Acórdão nº 2916/13.5TBTVD.L1.S2 de Supremo Tribunal de Justiça (Portugal), 07 de Fevereiro de 2019
Magistrado Responsável | TOMÉ GOMES |
Data da Resolução | 07 de Fevereiro de 2019 |
Emissor | Supremo Tribunal de Justiça (Portugal) |
Acordam na 2.ª Secção do Supremo Tribunal de Justiça: I – Relatório 1. AA (A.), que também usa o nome de casada BB, intentou, em 16/10/ 2013, ação declarativa, sob a forma de processo declarativo comum, contra CC (1.ª R.), notária privada, e DD (2.º R.), alegando, no essencial, que: .

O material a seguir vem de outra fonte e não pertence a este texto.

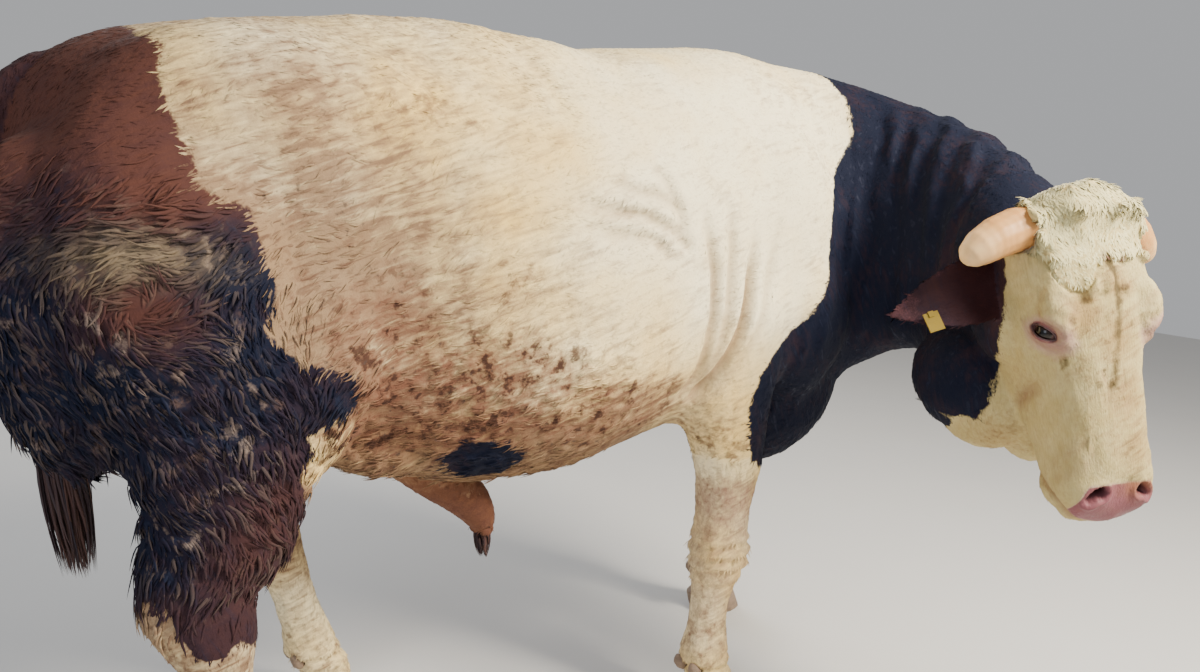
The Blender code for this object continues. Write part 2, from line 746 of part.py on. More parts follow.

A A. foi surpreendida com o facto de ter sido efetuado pela 1.ª R., na qualidade de notária, o registo online da venda do seu veículo automóvel de marca Mercedes-Benz, com a matrícula 21-...-35, a favor do 2.º R., porquanto não lhe vendeu tal veículo, não existindo qualquer contrato de compra e venda, verbal ou escrito, que tivesse sido celebrado entre a A. e este 2.º R.; .

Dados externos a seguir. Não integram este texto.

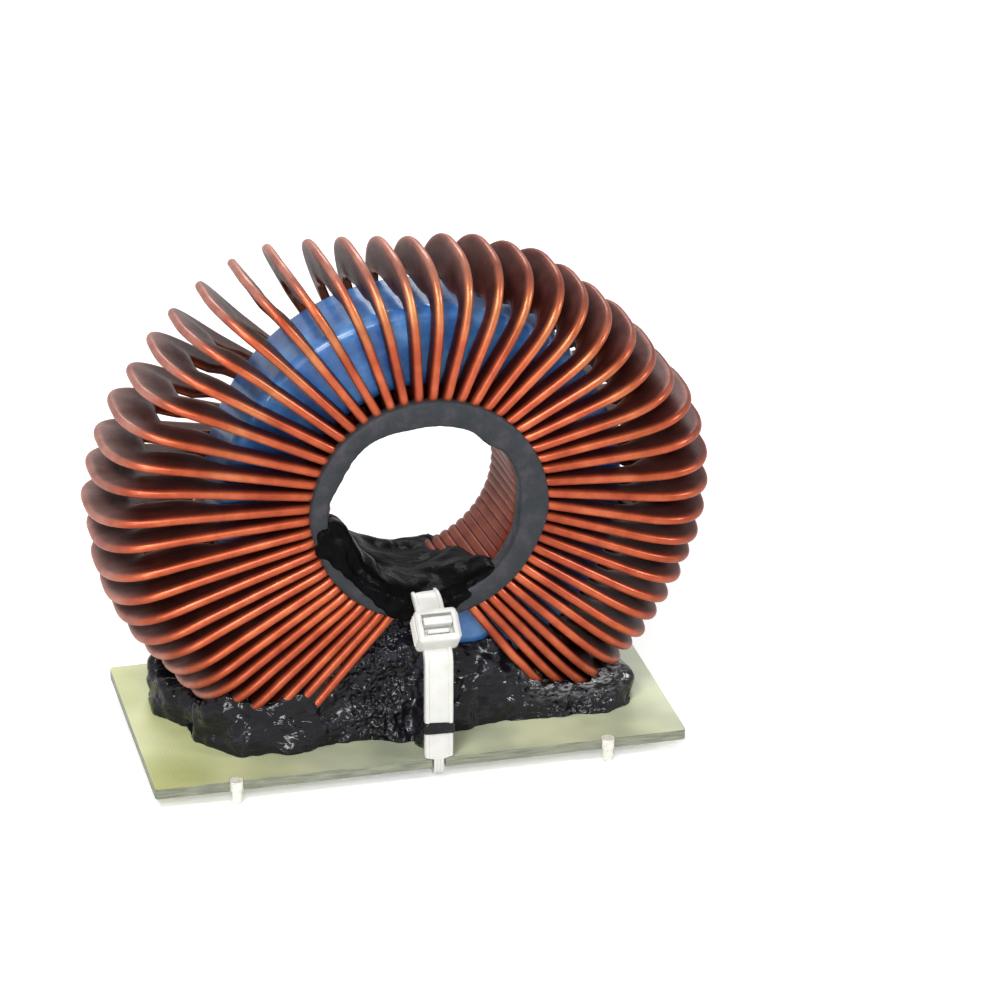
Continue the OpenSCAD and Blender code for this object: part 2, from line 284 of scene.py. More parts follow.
def lead(s, y, side, hole_x):
    """A wire end that runs on along its leg, bends down and passes through its hole."""
    knee = 3
    in_hole_z, below_board_z = 1.5, -1.6
    end = outer_end(s)
    along = (end - inner_end(s)).normalized()
    flat = Vector((-along.z, 0, along.x))
    wide = Vector((0, side, 0))
    across = Vector((1, 0, 0))
    shift = Vector((0, y, 0))
    made = [(end - knee * along + shift, flat, wide)]
    for k in range(1, 5):
        t = k / 4
        curve = (1 - t) ** 2 * (end - knee * along) + 2 * t * (1 - t) * end
        curve += t ** 2 * (end - Vector((0, 0, knee)))
        made.append((curve + shift, flat.lerp(across, t).normalized(), wide))
    for z in (in_hole_z, below_board_z):
        made.append((Vector((hole_x - core_centre.x, y, z - core_centre.z)), across, wide))
    return made


def rounded_box(w, h, r, steps=4, band=0):
    """Outline of a w by h rectangle with round corners, and a point a band in from each end."""
    points = []
    for cx, cy, start in ((1, 1, 0), (-1, 1, 90), (-1, -1, 180), (1, -1, 270)):
        corner = []
        for k in range(steps):
            a = math.radians(start + 90 * k / (steps - 1))
            corner.append((cx * (w / 2 - r) + r * math.cos(a), cy * (h / 2 - r) + r * math.sin(a)))
        if band:
            inner = (cx * (w / 2 - r - band), cy * h / 2)
            corner = corner + [inner] if cx * cy > 0 else [inner] + corner
        points += corner
    return points


def mesh_piece(name, points, faces, smooth=True):
    """A new object from points in millimetres, placed straight into the object's frame."""
    mesh = bpy.data.meshes.new(name)
    mesh.from_pydata([tuple(Vector(p) / 1000) for p in points], [], faces)
    mesh.polygons.foreach_set("use_smooth", [smooth] * len(mesh.polygons))
    mesh.update()
    obj = bpy.data.objects.new(name, mesh)
    bpy.context.scene.collection.objects.link(obj)
    return obj


def skin(rings, closed=False):
    """Faces over a row of equal rings, with both ends capped unless the row is a loop."""
    n = len(rings[0])
    total = len(rings)
    faces = []
    for k in range(total if closed else total - 1):
        a, b = k * n, (k + 1) % total * n
        faces += [(a + j, a + (j + 1) % n, b + (j + 1) % n, b + j) for j in range(n)]
    if not closed:
        faces.append(tuple(reversed(range(n))))
        faces.append(tuple(range((total - 1) * n, total * n)))
    return faces


def lofted(name, rings, closed=False, smooth=True):
    """A new object with a skin over a row of rings of points."""
    points = [point for ring in rings for point in ring]
    return mesh_piece(name, points, skin(rings, closed), smooth)


def mark(obj, name, values):
    """Keeps one number for each point of a mesh, for its material to read."""
    obj.data.attributes.new(name, "FLOAT", "POINT").data.foreach_set("value", values)


def marked(material, name):
    """The numbers that were kept under a name."""
    return node(material, "ShaderNodeAttribute", attribute_name=name).outputs["Fac"]


def between(material, share, first, second):
    """A colour between two others."""
    inputs = {"Factor": share, "A": first, "B": second}
    return node(material, "ShaderNodeMix", inputs, data_type="RGBA").outputs["Result"]


def spread_at(centre, wide):
    """How far the wire's inner edge is spread towards the core's rim, where there is room."""
    inner = centre - wide * (wire_w / 2)
    past_rim = math.hypot(inner.x, inner.z) - core_r - rim_gap
    on_right = clamp(centre.x / right_from_x)
    share = spread_share + more_share_on_right * on_right
    return clamp(share * past_rim, 0, most_spread + more_spread_on_right * on_right)


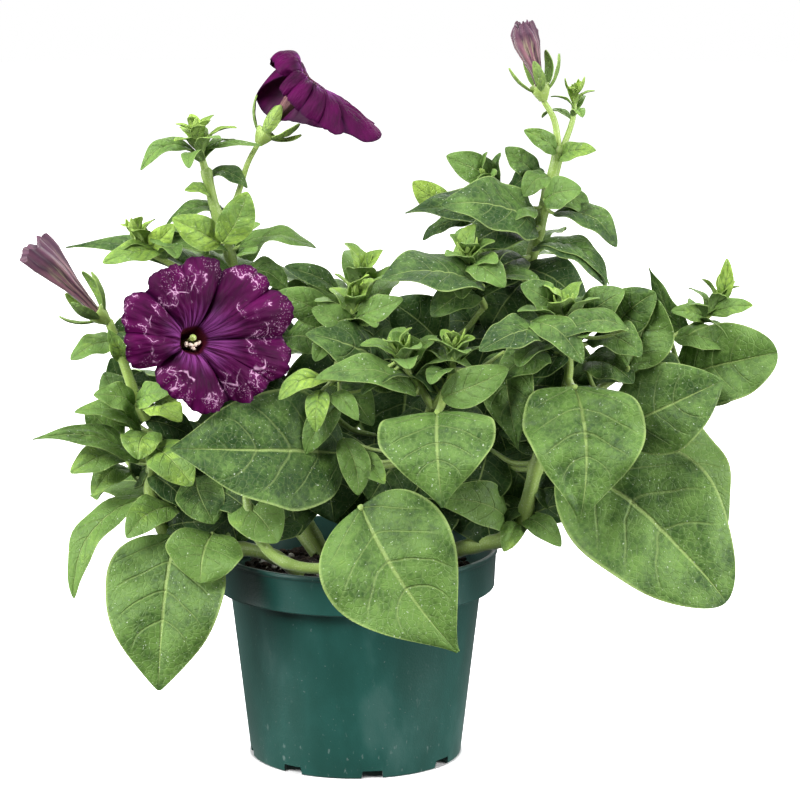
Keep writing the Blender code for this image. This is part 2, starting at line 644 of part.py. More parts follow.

Tal transmissão foi levada a registo através do requerimento único reproduzido a fls. 21-24, datado de 09/05/2011, preenchido e elaborado pela 1.ª R. ou a seu mando e pela mesma assinado eletronicamente, alegadamente em nome da A.; .
Porém, a A. nunca produziu as declarações constantes daquele requerimento nem subscreveu qualquer documento em que manifestasse a vontade de vender o referido automóvel; .
Assim, a inexistência do ato levado a registo torna este registo falso e, consequentemente, nulo nos termos do artigo 16.º, n.º 1, alínea a), do Código de Registo Predial, devendo o mesmo ser cancelado.
Pediu a A. que fosse: a) – Reconhecida a inexistência jurídica do contrato verbal de compra e venda subjacente ao registo em causa, bem como a falsidade do título em que este se baseou; b) – Declarada a nulidade daquele registo; c) – E, consequentemente, ordenado o respetivo cancelamento. 2.
A 1.ª R. contestou a invocar a sua ilegitimidade e, subsidiariamente, a impugnar a ação, esclarecendo as condições e o modo como o registo fora efetuado.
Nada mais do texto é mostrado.